На наши концерты в Лос-Анджелесе, которые стали основой фильма «Не ищи смысла» (“Stop Making Sense”), я пригласил великого, ныне покойного, актера Пекинской оперы Уильяма Чоу.L Я как раз побывал на его выступлении незадолго до этого, и мне было любопытно, какое у него сложится впечатление. Он до этого никогда не посещал западные поп-концерты, хотя, подозреваю, видел их по телевизору. На следующий день после концерта мы договорились вместе пообедать.

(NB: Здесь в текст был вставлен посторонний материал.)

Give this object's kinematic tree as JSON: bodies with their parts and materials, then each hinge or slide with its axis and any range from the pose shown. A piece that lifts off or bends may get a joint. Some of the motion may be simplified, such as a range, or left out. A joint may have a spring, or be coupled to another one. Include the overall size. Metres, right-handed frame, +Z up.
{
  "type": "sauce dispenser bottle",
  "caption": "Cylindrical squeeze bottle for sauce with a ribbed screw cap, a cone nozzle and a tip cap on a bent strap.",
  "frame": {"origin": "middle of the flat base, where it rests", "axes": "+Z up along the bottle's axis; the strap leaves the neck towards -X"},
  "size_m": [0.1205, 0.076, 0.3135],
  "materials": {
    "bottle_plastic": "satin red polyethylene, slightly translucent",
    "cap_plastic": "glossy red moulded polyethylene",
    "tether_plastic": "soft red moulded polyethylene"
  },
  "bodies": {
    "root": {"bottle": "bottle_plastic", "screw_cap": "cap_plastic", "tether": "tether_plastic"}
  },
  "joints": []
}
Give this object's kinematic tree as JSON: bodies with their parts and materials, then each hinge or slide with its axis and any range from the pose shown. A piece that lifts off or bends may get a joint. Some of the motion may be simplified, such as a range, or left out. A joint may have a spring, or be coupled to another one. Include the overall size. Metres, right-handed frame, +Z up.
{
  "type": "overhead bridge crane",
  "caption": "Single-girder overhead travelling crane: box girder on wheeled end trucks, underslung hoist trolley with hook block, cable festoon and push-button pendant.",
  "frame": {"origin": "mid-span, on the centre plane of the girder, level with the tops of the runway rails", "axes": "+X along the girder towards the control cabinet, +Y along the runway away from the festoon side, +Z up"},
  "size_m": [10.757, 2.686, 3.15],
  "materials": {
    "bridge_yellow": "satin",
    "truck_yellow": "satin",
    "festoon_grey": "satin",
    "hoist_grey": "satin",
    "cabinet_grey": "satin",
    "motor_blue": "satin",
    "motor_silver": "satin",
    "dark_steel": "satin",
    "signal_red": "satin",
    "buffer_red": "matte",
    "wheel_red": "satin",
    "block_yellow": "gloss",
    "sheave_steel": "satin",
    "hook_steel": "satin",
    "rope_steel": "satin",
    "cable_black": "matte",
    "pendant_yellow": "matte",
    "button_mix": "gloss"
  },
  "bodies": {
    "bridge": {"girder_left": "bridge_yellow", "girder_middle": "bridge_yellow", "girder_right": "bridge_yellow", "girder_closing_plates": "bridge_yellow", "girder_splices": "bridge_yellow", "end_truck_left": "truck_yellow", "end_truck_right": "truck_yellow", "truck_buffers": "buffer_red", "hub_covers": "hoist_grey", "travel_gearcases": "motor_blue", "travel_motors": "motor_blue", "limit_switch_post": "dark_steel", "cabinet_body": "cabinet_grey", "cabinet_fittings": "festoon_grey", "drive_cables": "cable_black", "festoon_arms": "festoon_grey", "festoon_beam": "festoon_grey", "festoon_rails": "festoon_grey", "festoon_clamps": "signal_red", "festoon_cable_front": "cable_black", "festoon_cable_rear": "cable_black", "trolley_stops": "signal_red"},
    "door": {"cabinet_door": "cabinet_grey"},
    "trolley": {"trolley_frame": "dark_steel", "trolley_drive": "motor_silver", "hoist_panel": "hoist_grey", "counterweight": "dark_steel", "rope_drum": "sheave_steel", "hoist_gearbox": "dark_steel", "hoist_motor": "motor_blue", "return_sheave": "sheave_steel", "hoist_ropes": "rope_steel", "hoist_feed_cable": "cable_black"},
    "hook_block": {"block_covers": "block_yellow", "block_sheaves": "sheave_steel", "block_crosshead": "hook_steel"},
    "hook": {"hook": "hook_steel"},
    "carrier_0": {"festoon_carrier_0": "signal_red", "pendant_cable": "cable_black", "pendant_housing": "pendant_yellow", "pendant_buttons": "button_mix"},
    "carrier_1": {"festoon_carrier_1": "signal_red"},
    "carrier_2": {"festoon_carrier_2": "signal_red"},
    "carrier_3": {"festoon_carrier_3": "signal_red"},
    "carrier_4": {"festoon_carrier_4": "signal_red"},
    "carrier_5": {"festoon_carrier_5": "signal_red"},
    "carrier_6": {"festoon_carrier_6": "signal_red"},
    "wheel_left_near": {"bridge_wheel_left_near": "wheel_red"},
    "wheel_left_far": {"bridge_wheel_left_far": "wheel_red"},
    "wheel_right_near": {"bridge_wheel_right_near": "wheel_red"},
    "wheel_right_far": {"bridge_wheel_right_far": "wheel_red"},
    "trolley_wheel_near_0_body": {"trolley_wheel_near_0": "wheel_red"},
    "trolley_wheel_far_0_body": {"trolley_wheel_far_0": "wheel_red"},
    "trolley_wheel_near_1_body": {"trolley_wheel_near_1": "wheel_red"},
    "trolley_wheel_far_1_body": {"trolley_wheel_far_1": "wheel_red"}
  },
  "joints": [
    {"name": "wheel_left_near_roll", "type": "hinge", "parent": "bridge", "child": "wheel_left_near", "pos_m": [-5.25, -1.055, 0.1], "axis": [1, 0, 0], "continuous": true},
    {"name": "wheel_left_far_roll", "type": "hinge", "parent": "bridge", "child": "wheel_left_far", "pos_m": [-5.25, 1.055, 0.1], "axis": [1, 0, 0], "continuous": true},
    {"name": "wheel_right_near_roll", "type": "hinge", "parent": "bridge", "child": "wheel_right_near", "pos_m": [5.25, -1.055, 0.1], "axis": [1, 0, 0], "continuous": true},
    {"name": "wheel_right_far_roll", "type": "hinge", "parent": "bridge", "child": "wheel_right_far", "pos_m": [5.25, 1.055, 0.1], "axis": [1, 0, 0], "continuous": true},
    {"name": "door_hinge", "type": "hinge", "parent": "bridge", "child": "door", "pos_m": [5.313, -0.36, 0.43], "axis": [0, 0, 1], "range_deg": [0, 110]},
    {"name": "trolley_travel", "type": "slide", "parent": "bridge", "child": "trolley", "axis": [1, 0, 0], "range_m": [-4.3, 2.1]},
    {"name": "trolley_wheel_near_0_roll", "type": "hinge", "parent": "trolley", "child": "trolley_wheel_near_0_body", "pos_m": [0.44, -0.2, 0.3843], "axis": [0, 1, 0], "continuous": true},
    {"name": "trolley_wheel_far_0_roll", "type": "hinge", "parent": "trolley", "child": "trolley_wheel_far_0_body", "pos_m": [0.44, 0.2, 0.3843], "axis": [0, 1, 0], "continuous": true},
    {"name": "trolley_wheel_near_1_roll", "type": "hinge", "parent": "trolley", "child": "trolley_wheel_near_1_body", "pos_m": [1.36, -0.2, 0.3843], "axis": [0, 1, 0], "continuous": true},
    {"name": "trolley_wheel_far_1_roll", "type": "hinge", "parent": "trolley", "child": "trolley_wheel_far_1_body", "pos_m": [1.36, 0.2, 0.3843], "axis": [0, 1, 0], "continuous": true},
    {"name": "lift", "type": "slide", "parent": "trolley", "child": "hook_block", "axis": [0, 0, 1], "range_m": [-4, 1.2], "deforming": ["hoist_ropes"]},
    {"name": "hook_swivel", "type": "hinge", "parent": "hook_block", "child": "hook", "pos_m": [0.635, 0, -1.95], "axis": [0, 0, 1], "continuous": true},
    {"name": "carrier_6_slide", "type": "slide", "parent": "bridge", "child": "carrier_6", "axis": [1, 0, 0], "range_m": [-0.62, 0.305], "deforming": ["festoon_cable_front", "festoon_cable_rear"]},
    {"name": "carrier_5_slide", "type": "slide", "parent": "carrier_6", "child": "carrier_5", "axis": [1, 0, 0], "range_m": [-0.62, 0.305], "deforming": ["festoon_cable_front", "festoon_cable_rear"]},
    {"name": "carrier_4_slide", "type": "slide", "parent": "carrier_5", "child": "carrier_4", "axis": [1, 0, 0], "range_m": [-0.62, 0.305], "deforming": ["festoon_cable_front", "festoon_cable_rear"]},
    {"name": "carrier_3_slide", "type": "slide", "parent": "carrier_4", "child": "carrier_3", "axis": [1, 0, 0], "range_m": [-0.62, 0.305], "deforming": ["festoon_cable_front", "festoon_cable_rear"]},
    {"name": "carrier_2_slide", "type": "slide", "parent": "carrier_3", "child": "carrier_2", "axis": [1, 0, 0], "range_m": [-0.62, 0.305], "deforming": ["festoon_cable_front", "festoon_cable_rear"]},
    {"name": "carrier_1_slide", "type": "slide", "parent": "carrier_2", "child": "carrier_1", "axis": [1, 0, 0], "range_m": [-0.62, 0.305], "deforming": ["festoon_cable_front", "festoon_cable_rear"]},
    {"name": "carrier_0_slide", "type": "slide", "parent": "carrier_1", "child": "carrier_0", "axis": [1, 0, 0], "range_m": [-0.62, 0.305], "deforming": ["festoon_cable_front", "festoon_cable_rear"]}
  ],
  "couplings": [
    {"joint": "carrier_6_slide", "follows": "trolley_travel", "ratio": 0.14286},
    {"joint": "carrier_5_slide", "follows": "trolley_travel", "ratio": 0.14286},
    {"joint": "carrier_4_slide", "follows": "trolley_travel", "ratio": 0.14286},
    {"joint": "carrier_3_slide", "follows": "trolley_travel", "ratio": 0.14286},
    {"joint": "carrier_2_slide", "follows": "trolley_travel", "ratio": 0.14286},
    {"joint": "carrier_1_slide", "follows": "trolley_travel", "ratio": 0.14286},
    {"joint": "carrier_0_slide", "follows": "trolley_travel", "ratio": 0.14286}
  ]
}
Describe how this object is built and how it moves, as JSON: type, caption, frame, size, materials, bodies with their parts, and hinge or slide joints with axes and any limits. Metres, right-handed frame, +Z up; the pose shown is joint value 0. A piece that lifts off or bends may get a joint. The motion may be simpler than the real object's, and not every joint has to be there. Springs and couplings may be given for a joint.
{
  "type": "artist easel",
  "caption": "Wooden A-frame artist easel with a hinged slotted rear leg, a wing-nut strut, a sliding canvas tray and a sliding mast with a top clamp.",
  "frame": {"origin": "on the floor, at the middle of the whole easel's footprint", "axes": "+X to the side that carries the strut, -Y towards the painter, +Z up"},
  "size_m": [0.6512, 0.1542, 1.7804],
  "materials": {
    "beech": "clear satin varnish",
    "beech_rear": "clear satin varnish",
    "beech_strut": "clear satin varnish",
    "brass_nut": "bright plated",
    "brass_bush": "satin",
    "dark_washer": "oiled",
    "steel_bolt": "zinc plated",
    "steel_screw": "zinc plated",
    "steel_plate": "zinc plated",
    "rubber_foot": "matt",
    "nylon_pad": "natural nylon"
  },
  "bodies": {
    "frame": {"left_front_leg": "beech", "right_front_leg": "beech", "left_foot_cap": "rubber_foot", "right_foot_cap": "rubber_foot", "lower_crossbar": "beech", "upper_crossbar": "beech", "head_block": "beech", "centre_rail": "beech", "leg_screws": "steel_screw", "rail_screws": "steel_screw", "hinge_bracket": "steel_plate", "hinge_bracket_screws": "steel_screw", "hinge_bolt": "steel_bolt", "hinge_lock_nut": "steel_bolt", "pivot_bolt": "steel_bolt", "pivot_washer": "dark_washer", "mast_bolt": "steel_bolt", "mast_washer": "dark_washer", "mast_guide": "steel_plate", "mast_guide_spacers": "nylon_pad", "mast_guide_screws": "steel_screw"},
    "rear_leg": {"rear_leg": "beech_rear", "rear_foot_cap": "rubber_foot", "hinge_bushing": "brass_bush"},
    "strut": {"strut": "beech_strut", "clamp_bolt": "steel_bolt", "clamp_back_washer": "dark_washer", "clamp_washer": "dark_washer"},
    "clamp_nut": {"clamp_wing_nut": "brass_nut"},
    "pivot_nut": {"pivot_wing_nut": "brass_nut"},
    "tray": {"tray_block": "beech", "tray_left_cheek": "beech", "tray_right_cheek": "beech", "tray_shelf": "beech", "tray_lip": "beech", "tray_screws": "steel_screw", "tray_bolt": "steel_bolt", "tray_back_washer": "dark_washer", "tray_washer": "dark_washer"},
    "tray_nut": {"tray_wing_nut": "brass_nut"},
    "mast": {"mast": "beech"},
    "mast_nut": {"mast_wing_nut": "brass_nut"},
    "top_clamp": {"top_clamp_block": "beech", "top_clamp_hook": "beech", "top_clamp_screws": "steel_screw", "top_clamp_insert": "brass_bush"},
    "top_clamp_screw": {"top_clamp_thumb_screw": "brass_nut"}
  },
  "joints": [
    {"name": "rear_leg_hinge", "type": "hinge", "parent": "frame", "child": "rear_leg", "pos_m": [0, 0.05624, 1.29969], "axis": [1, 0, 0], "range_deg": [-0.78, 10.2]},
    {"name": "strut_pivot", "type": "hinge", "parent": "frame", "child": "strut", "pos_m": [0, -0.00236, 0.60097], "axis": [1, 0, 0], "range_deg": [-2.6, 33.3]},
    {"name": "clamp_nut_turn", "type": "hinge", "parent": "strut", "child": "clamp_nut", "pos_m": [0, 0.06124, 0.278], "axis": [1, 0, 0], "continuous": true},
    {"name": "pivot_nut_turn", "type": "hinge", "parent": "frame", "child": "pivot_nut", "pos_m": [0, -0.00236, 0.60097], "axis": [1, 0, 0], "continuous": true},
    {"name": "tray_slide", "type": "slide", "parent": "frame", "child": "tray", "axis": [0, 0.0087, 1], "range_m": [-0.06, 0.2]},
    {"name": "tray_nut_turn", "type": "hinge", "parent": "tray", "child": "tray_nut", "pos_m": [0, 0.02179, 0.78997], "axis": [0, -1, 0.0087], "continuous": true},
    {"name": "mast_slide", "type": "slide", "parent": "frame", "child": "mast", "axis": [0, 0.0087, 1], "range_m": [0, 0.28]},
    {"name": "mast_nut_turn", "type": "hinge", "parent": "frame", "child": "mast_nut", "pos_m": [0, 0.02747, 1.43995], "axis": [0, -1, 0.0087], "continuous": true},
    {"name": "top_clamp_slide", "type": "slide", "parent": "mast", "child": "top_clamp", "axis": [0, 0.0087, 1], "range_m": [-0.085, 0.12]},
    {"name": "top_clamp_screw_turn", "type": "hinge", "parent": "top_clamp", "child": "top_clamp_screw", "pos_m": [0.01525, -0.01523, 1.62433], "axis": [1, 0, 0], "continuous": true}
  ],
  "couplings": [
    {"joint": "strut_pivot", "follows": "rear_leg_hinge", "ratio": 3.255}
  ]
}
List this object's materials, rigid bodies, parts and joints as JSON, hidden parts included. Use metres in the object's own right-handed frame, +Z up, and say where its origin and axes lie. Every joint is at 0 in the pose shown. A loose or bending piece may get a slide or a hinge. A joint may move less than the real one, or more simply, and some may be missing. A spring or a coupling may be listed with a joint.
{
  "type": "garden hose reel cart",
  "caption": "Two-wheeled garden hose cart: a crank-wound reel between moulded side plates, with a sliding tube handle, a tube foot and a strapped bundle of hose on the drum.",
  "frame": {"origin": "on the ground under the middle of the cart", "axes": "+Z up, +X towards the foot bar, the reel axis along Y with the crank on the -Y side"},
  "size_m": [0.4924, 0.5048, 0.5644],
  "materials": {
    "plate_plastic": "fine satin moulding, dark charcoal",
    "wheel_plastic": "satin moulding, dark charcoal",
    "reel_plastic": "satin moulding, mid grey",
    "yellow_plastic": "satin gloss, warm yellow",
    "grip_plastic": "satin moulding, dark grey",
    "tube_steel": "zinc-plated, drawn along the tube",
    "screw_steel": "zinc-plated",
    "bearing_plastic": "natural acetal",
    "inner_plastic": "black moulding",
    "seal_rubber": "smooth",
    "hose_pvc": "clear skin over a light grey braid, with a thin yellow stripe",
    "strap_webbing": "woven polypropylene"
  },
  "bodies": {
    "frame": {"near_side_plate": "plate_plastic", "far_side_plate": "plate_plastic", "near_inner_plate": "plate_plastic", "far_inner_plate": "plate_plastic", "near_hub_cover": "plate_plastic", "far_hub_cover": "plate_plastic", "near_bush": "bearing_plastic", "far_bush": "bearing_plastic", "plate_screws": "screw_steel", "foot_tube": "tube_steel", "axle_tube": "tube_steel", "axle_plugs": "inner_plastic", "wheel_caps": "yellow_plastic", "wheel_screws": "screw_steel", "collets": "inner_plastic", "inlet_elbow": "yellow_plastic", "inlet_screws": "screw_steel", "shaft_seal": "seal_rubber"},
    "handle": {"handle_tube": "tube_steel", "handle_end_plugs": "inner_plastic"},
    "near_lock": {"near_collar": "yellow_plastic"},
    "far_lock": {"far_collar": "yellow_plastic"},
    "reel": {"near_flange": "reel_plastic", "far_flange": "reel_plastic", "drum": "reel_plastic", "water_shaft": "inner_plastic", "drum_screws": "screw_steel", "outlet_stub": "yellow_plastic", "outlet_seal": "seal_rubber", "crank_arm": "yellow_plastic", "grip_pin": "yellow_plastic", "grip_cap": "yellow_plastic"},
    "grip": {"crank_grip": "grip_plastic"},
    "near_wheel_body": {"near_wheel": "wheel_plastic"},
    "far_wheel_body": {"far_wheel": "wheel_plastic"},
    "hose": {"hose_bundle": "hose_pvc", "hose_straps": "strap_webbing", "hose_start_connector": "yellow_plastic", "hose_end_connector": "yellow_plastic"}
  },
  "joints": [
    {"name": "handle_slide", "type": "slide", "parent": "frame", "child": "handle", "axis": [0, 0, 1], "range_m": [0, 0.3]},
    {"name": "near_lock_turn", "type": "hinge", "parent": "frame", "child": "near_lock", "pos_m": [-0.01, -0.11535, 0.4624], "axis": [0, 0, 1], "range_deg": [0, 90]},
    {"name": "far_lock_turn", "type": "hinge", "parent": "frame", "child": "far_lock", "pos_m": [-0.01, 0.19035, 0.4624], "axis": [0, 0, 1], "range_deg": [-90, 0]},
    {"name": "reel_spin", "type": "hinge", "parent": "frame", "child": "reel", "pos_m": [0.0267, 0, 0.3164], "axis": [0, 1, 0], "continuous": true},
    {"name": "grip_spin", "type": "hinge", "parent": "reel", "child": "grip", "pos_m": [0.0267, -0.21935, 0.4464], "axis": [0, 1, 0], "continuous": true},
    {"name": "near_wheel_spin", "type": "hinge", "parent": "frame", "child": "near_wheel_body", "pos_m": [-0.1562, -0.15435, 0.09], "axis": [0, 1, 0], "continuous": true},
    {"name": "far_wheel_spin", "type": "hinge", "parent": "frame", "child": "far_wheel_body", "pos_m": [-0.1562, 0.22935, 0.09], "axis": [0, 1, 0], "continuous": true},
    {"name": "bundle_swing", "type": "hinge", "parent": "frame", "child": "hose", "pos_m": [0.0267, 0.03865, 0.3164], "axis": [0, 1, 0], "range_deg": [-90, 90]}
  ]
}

Уильям был откровенен, возможно, даже прямолинеен, он не боялся, что его взгляд со стороны может показаться неуместным. Очень подробно он объяснил мне, что я «делаю не так» и что я могу улучшить. Было удивительно, для меня по крайней мере, что его наблюдения напоминали афоризмы, которые можно было бы услышать от актера водевиля, танцовщицы бурлеска или комика: некоторые сценические правила универсальны. Часть его комментариев касалась способов эффектнее появиться на сцене или привлечь внимание аудитории. Одно из правил гласило: необходимо дать аудитории знать, что вы собираетесь сделать что-то особенное, прежде чем сделать это. Вы предупреждаете зрителей и привлекаете их внимание к себе (причем сделать это надо неочевидным образом) или к тому, кто собирается сделать что-то особенное. Вроде бы это звучит нелогично: как вызвать изумление, если вы заранее предупреждаете аудиторию о том, что сейчас что-то должно произойти? Но если вы этого не сделаете, половина зрителей, скорее всего, вообще ничего не заметит. Они все проморгают или будут в этот момент смотреть не в ту сторону. То есть, получается, сюрприз не так уж эффектен. Я допускал такую ошибку множество раз. Это касается не только постановки или драматического момента в вокальной партии. Применение этого правила можно увидеть в кино, да и почти везде. У комиков, вероятно, есть много подобных правил, как подготовить аудиторию к панчлайну.